El
regalo- Caticrónias de viaje
329) Trilogía imperial
Praga-Budapest y Viena
Me
debía esta crónica. A casi cuatro meses de haber terminado el viaje, me la
debía. Y debía a mis lectores las vivencias del último tramo de este regalo que
la vida me diera antes de comenzar a ser septuagenaria.
Las
ciudades imperiales me regalaron la posibilidad de soñar. De imaginar otros
tiempos. De guerras y dificultades, de
música embriagadora, de princesas y de cortesanas, de artistas y de increíbles
arquitectos, de ríos vividos y colinas regias.
Las
tres diferentes. Las tres magníficas. Las tres, inolvidables.
Primera Parte: Praga
(Una ciudad para regresar mil veces
y no terminar de conocerla)
El
deseo que me asaltaba a cada paso en Praga era poder cerrar los ojos y que al
abrirlos hubieran desaparecido los turistas. En ningún otro lugar experimente
de modo tan vehemente esas ansias de soledad y de más tiempo. Era casi
imposible abstraerse del hormiguero humano que me rodeaba, así como del vértigo
que un viaje como el elegido implicaba. Un imperioso anhelo de saborear con
calma y soledad cada rincón, cada edificio, cada espacio y cada personaje real
o imaginado, de los muchos cuyas historias reverberan en Praga.
El
Moldava y el sol nos dieron la bienvenida a la Ciudad Vieja, y mi espíritu fue conmovido
por la historia del Golem, en la Sinagoga Vieja- Nueva en Josefov, el barrio
judío. La ventana gótica me hacía temer por la aparición de ese ser creado a
partir de la materia inerte, fuerte pero no inteligente, que reposa, chispa
divina, en el ático del edificio. ¡Menudo comienzo! Conmovedor el barrio.
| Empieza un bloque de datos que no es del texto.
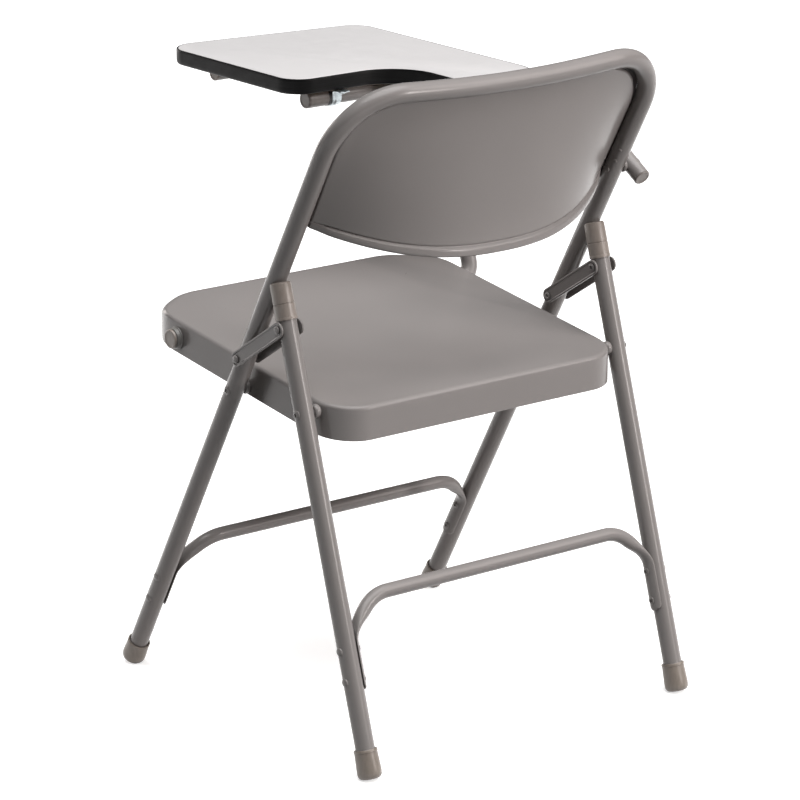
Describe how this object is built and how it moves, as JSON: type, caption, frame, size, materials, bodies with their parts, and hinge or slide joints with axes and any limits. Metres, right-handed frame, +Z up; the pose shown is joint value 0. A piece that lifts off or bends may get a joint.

Hubieran hecho falta varios días para desentrañarlo, para poder visitar su
cementerio, para sufrir historias que no debieran repetirse.
A
partir de allí todo fue vértigo embelesado. La plaza de la Ciudad Vieja, el
Reloj Astronómico, las torres de Nuestra Señora de Tyn se mezclaban con Carlos
IV y su puente flanqueado por estatuas. Y la Torre de la Pólvora y el Teatro
Nacional competían con una deliciosa feria artesanal y con los coches y
carruajes antiguos, que tentaban nuestras ganas de subirnos y recorrer la
ciudad con otro ritmo.
Amé
Praga. Por eso dejé el día siguiente para volver a todos estos sitios a mi medida.
Tuve mi premio. La plaza de la Staré
Město (Ciudad Vieja), a mis pies, en las ventanas de los salones
destinados a una muestra completísima dedicada a Alfons Mucha, pintor y artista
decorativo checo, uno de los máximos exponentes del Art Nouveau, que siempre
había despertado mi admiración pero que, a partir de esa mañana, se convirtió
en uno de mis artistas favoritos.
Amé
Praga. Su castillo en la otra orilla del Moldava, con el barrio de Malá Strana
a sus pies. Soñé en el Callejón del Oro con artesanos y alquimistas y con Kafka
escribiendo en un cuarto diminuto. Me trepé por los encajes de la Catedral de
San Vito. Y recé, fervorosa y emocionada, ante el Niño Jesús, al que debía
agradecer una gracia concedida.
Amé
Praga. Gocé de la ribera de su río y de Nové
Město (la Ciudad Nueva), y finalmente, me descolgué por las
curvas y las rectas de la Casa Danzante, conocida como “Ginger and Fred” que, a
pesar de su estilo deconstructivista, se integra muy bien con el resto de las
edificaciones antiguas de la zona.
Amé
Praga. Cuando los días porteños no resultan fáciles. Cuando las sonrisas se
niegan a brotar. Cuando todo se vuelve un poco monótono, vuelvo a ella, me dejo
llevar por el recuerdo de su magia y sus lugares. Y sueño (que poco cuesta) con
otra oportunidad para hacerla realmente mía.